Three and a half weeks away from home was enough time to cut the ties to this town. Living out of a small suitcase reminded me that home is not the place I live — it’s a feeling I carry inside me. Soaking in the energy of every city I visited made me more and more excited to take the leap to the place that has been calling my heart home: London.

So I am back in Bath, but it’s not for much longer. I’m currently down-sizing my possesions, letting go of anything I no longer need. My book collection has been reduced by three-quarters; 80% of my cameras will soon be listed on eBay. I’ve given away furniture and clothes. I’m working my way through every cupboard and shelf, editing my possesions down to the things that i absolutely love, absolutely need or absolutely can’t get rid of just yet. My college dissertation? Gone. The knitted cat my mum made while pregnant with me? She stays :)
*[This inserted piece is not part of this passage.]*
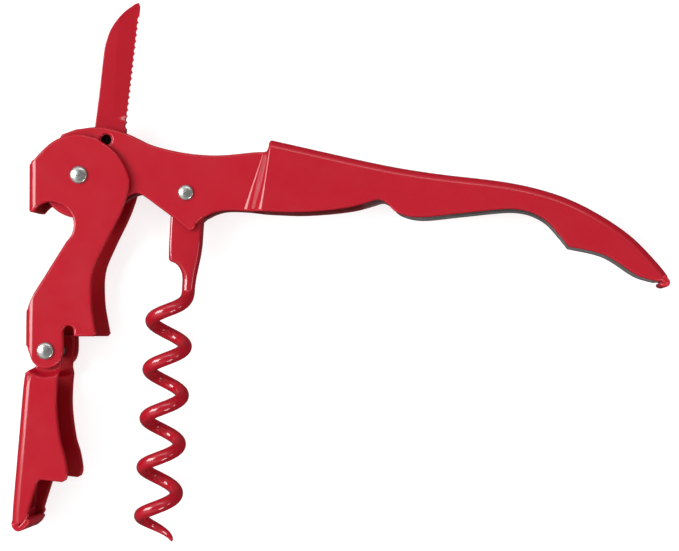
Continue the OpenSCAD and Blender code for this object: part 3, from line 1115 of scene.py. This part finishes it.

This is the third time I have declared I’m moving to London on this blog. This is the first time I have been truly — TRULY — ready. To me, London means expansion. It means stepping into the life I want, the bigger, braver, bolder life I am ready to inhabit. And, frankly, it means being in a place where there are more boys to meet. Because, hey, that’s important too. Bath has been beautiful to me and I will always come back to see the magnolia trees bloom in the spring. But it’s time to move into the next chapter and there’s much to do in preparation. As I’ll be out of the country for much of October I have set my moving date to the first week of November.

It is done.

And, honestly, I couldn’t be more thrilled. Or more ready.